There are times when programming languages provide architectural options, for example, Java’s Remote Method Invocation (RMI) feature.
If you choose to incorporate such programming language features, just remember that you are choosing to define your architecture by a current technology; technology whose hallmark is rapid and constant change.
Architectural choices are by their very nature limiting. Defining your architecture according to requirements rather than according to a current technology option will always result in a more flexible architectural model.
Software application architecture is the process of defining a structured solution that meets all of the technical and operational requirements, while optimizing common quality attributes such as performance, security, and manageability.
It involves a series of decisions based on a wide range of factors, and each of these decisions can have considerable impact on the quality, performance, maintainability, and overall success of the application.
Philippe Kruchten, Grady Booch, Kurt Bittner, and Rich Reitman derived and refined a definition of architecture based on work by
Mary Shaw and David Garlan .Their definition is:
Software architecture encompasses the set of significant decisions about the organization of a software system including the selection of the structural elements and their interfaces by which the system is composed; behavior as specified in collaboration among those elements;
composition of these structural and behavioral elements into larger subsystems; and an architectural style that guides this organization.
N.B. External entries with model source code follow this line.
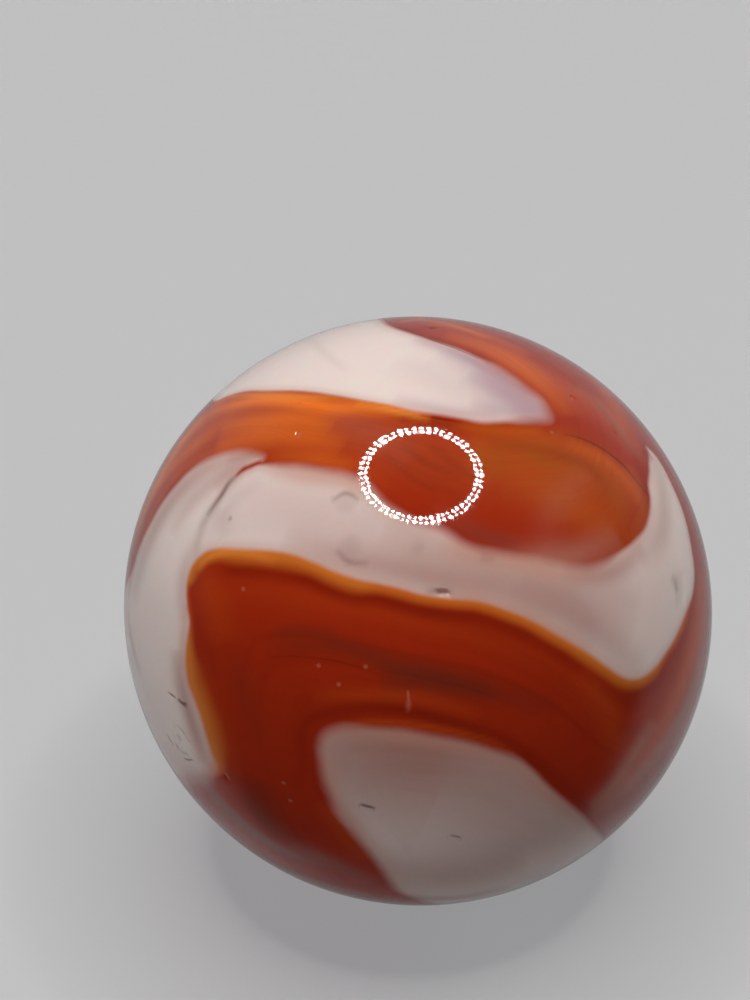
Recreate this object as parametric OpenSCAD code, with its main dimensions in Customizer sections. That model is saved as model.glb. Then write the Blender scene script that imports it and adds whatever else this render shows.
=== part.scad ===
// Glass marble: one solid ball of machine-made swirl glass. Bands of white glass are folded
// into orange-red glass, and both come out flush at the surface. The ball is very slightly
// long on one axis, and carries the small pits, dents and creases of its making and play.
//
// Frame: millimetres, +Z up, origin at the ball's centre. The show face is the side that
// looks forward (-Y) and up. A place on the ball is [turn, tilt] in degrees: turn runs
// anticlockwise about the show face's middle from the right (+X), and tilt is the angle
// away from that middle, so 0 is the middle, 90 the edge and 180 the far side.

/* [Ball] */
// Diameter across the short axes of the ball
ball_d = 15.9; // [12:0.1:26]
// How much longer the ball is on its long axis
long_extra = 0.2; // [0.05:0.01:0.4]
// Turn of the long axis about the show face's middle
long_turn = 130; // [120:1:140]
// Tilt of the long axis away from the show face's middle
long_tilt = 61; // [55:1:70]
// Angle of the show face above the horizontal
face_up = 40; // [0:5:90]

/* [Swirl] */
// Depth of the folded white bands below the surface
fold_depth = 2.2; // [0.5:0.1:3.5]
// Smooth steps between two stations of a band
fold_steps = 2; // [1:1:3]

/* [Dents and pits] */
// Width of the two shallow dents on the front band
dent_d = 0.75; // [0.4:0.05:1.2]
// Depth of the shallow dents
dent_depth = 0.02; // [0.01:0.005:0.15]
// Width of the deep pit under the dents
pit_d = 0.36; // [0.2:0.02:0.6]
// Depth of the deep pit
pit_depth = 0.11; // [0.04:0.01:0.18]
// Width of each burst bubble
bubble_d = 0.2; // [0.12:0.02:0.4]
// Depth of each burst bubble
bubble_depth = 0.05; // [0.02:0.01:0.1]
// Width of the moon-shaped bruise near the left edge
moon_d = 0.84; // [0.5:0.02:1.4]

/* [Creases] */
// Width of a crease across its mouth
crease_w = 0.1; // [0.06:0.01:0.2]
// Length of the crease where two white folds meet
fold_crease = 1.6; // [0.8:0.1:2.2]
// Length of the sliding dent near the right edge
slide_dent = 1; // [0.6:0.1:1.6]
// Length of each short scratch on the left edge
scratch = 0.44; // [0.2:0.02:0.8]

/* [Hidden] */
$fn = 120;

ball_r = ball_d / 2;
long_r = ball_r + long_extra / 2;
// How far a band reaches past the surface before the ball trims it flush
skin = 2;
// Curve, along its length, of every crease's floor
crease_bow = 12;

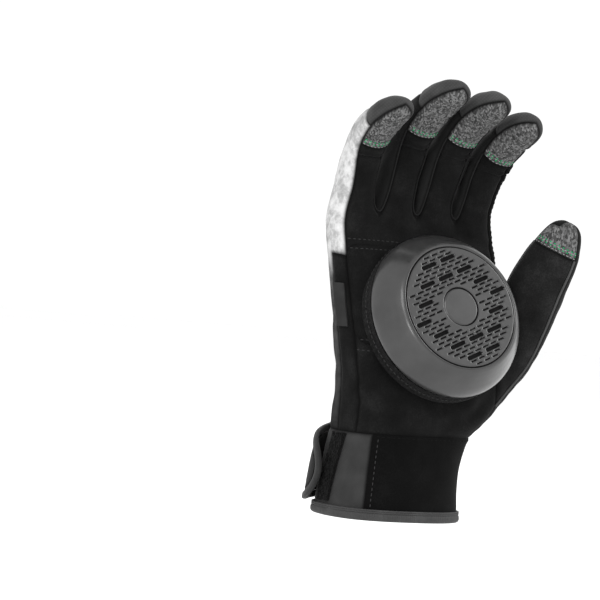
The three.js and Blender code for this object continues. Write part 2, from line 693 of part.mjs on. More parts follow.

Software architecture also involves functionality, usability, resilience, performance, reuse, comprehensibility, economic and technology constraints, tradeoffs and aesthetic concerns.
In Patterns of Enterprise Application Architecture, Martin Fowler outlines some common recurring themes when explaining architecture. He identifies these themes as:
The highest-level breakdown of a system into its parts; the decisions that are hard to change; there are multiple architectures in a system; what is architecturally significant can change over a system's lifetime; and, in the end, architecture boils down to whatever the important stuff is.
In Software Architecture in Practice (2nd edition), Bass, Clements, and Kazman define architecture as follows:
The software architecture of a program or computing system is the structure or structures of the system, which comprise software elements, the externally visible properties of those elements, and the relationships among them. Architecture is concerned with the public side of interfaces;
private details of elements "details having to do solely with internal implementation" are not architectural.